Encounter Iced Sound 2.0
Ramon Landolt and Caterina Viguera
Plateforme10, 18.09 – 10.10.2024
(access closed from 4.10)
An urban pavilion to listen to the music of the glaciers. A harmonious collaboration between a musician and an architect. A fascinating work that brings beauty to glaciers threatened with extinction.
This immersive installation offers a unique experience: listening to the music of glaciers in a specially designed urban pavilion. Using recordings of the sounds of disappearing glaciers, Landolt composes a work blending electronic music and natural sounds, creating a symphony dedicated to the fragility of our environment. Viguera has designed a triangular wooden pavilion, open to natural light, to provide a listening space where these sounds mingle with urban noise, symbolizing the dialogue between nature and urbanization.

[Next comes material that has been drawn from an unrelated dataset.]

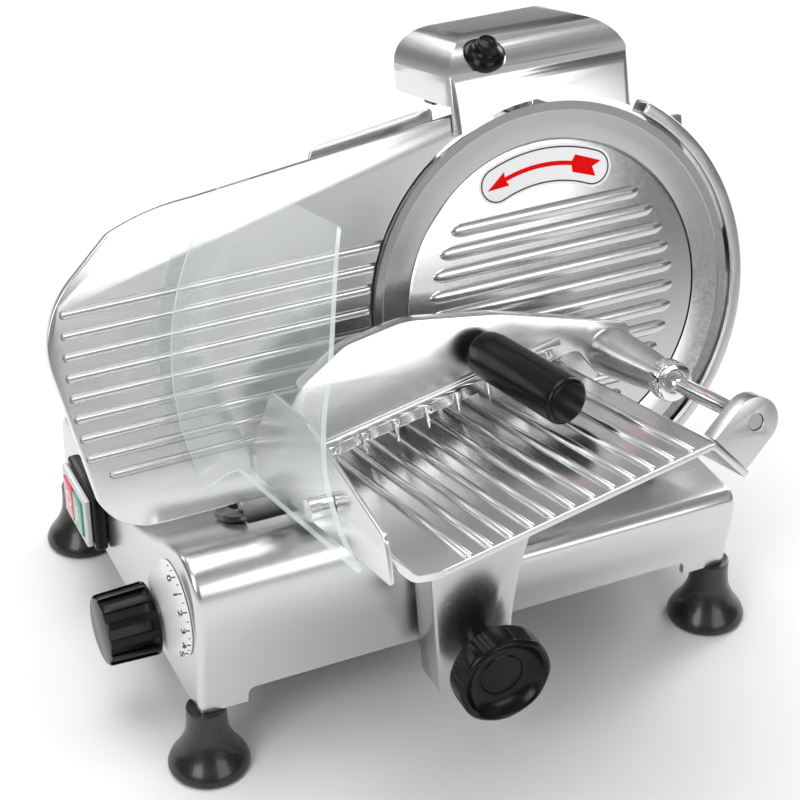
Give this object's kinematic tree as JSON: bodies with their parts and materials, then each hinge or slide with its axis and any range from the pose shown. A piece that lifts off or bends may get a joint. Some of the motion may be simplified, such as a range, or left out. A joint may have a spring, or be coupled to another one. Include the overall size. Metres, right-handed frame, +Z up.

Project as part of the exhibition Watching the Glacier disappear www.artforglaciers.ch

Listening to the glacier sing. Or rather, listen to how it conducts a dialogue with the sounds of the city. Ramon Landolt visited the glaciers of Morteratsch, Zinal and Rhone and recorded their cracking, whispering, flowing and rumbling. These sounds were recorded in winter and summer between caves, seracs, crevasses and glacial lakes. He fuses this sound material with his own compositions and occasional improvisations of music “by and for glaciers”, to which the live ambient noises are added. Landolt has collaborated with architect Caterina Viguera to design a pavilion as a sound installation. Triangular in plan and open to natural light from above, it provides a listening space for the complex interferences of this music of transition and change. At the interface between electronic and electro-acoustic music and the landscape in its majestic fragility, Ramon Landolt composes the subtle score of an announced disappearance.
Bios:
Composer and musician Ramon Landolt (*1985, Flawil SG) studied jazz piano at the Lucerne School of Music and then with Phil Markowitz and Earl Howard in New York. In 2010, he co-founded the Heinz Herbert Trio, which was honoured with the European Jazz Network’s “Zenith Award” in 2019. The architect Caterina Viguera (* 1986 Barcelona, lives in Zurich) sees public space as a stage for collective desire and action and is committed to issues related to climate change.